GM Marc Bergevin acquired goalie Jake Allen from the St. Louis Blues ostensibly because the team needed a stronger backup to Price in a condensed season. Allen ended up playing more games than Price (29 to 25) and putting up better numbers than Price in the regular season, earning a two-year contract extension in the process. This wasn’t strictly an insurance policy for Montreal. Allen was a former NHL starter, hence a viable alternative in goal.

Bergevin also made life a little less comfortable for Price by firing goalie coach Stéphane Waite — during a game on March 3, no less — and giving Price a new coach for the first time since 2013 in director of goaltending Sean Burke.

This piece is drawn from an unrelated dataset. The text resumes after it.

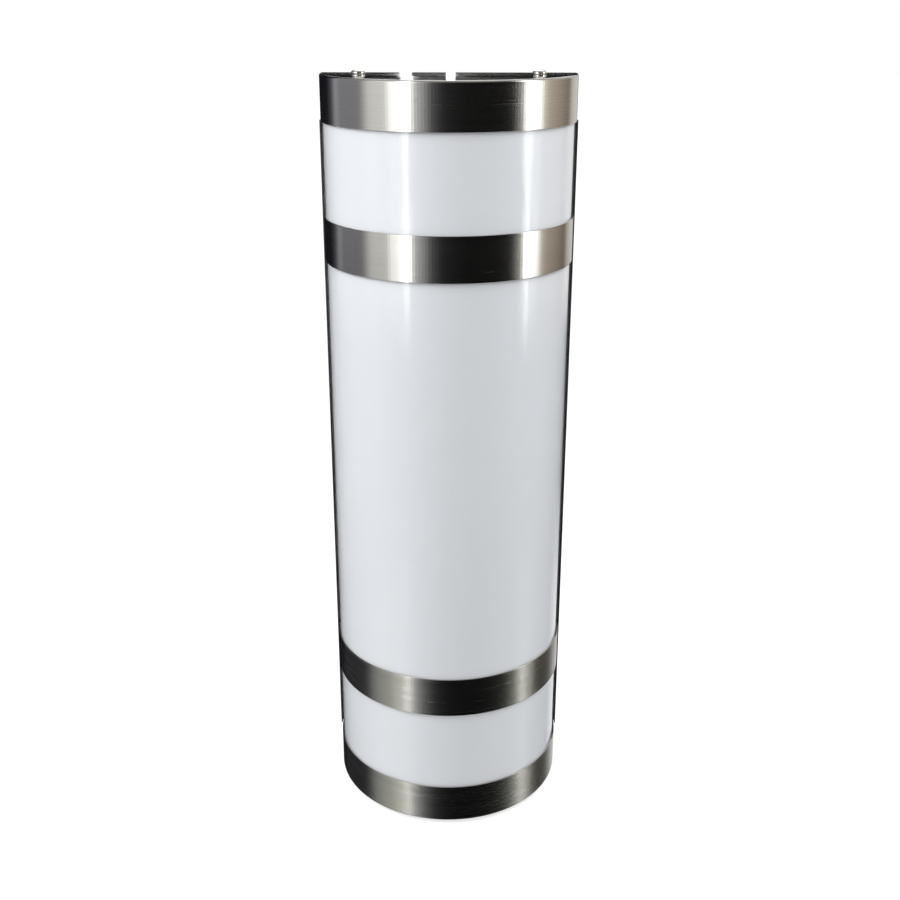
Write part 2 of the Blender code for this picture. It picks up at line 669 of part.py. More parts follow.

Waite told TSN 690 Radio that Bergevin felt Price needed “a new voice, and that was very important for him that Carey has a good end of season and good playoff because maybe the next time it’s going to be his job.”

Price had his best month after Burke was promoted, but his season was cut short after suffering a concussion against the Oilers on April 19. He missed the Habs’ last 13 games but returned for Game 1 of the playoffs.

“The guys know that he’s going to rise at the right time — like now,” Montreal interim coach Dominique Ducharme said at the start of the postseason. “The guys know he’s going to be at his best. That’s why he’s got that impact on the team.”

His impact on the team can be measured in its distance to the Stanley Cup: As Montreal prepares to open its series against the Vegas Golden Knights on Monday, the Canadiens are eight wins from capturing the chalice for the first time since 1993.

In essence, Price is trying to have his Patrick Roy moment. In 1993, Roy took a Canadiens team that was fourth in the conference, strapped it to his back and won the Conn Smythe with a .929 save percentage and 21 goals saved above average.

The difference? Roy already had a ring when the Canadiens won in 1993. Price has everything — Olympic gold, World Cup gold, world junior gold — except his name on the Stanley Cup.

When he flips the switch in the playoffs, that’s what he’s flipping it for, according to Valiquette.

“His level of urgency has to be so high, seeing that he’s 33 years old,” he said. “When I’ve been around the stars — Roberto Luongo, Henrik Lundqvist — the only thing that matters is a Stanley Cup. They’ve got all the money. Fame? You don’t care about it at that point. It’s really about a Stanley Cup.”